What Jesus wants most in the lives of His children is not just fruit, but “much fruit.” How is that fruit produced in our lives? Only by the Lord Jesus using the Holy Spirit who lives in us.
The moment you trusted Jesus Christ for your salvation, you were indwelt by the Holy Spirit.
But you are not in the flesh but in the Spirit, if indeed the Spirit of God dwells in you. Now if anyone does not have the Spirit of Christ, he is not His. –Romans 8:9 (Also read Galatians 2:20.)
Think about that for a moment: God lives in you. So while your flesh may fail at times and you fall into sin, you can’t continue in that direction for too long because the Spirit in you is holy. The time will come when your new nature longs for His holiness to be manifested in your life, and you’ll turn from your sin. (See 1 Thessalonians 4:7, 8.)
But Paul makes it clear even our new nature has no power to produce the fruit of the Spirit:
For I know that in me (that is, in my flesh) nothing good dwells; for to will is present with me, but how to perform what is good I do not find. –Romans 7:18
In fact, it’s only in the power of the Holy Spirit that we’re able to live for God at all—“I say then: Walk in the Spirit, and you shall not fulfill the lust of the flesh” (Galatians 5:16).
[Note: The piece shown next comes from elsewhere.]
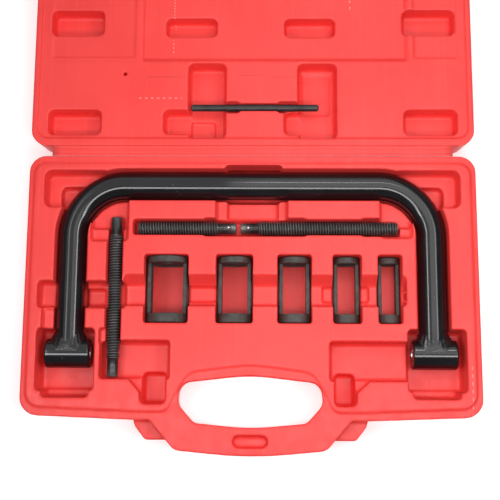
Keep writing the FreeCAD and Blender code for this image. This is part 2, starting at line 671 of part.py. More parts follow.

We are not asked to live the Christian life on our own; it’s Christ who lives through us. We simply can’t do it by ourselves.
In case you’re wondering, the Law can’t produce this fruit, either. It was given to hold the flesh in check: “But if you are led by the Spirit, you are not under the law” (Galatians 5:18).
The fruit of the Spirit is entirely different from the works of the Law:
But the fruit of the Spirit is love, joy, peace, longsuffering, kindness, goodness, faithfulness, gentleness, self-control. Against such there is no law. –Galatians 5:22, 23
That is certainly a lovely list. But not a single one can you produce on your own. We are totally incapable—this fruit can be produced only by the Holy Spirit.
More from Dr. McGee on Fruit-Bearing:
When You Grow Closer to God
The fruit of God’s Spirit is reflected not in what you do, but rather in who you are becoming as you grow closer to Him (Galatians 5:22, 23).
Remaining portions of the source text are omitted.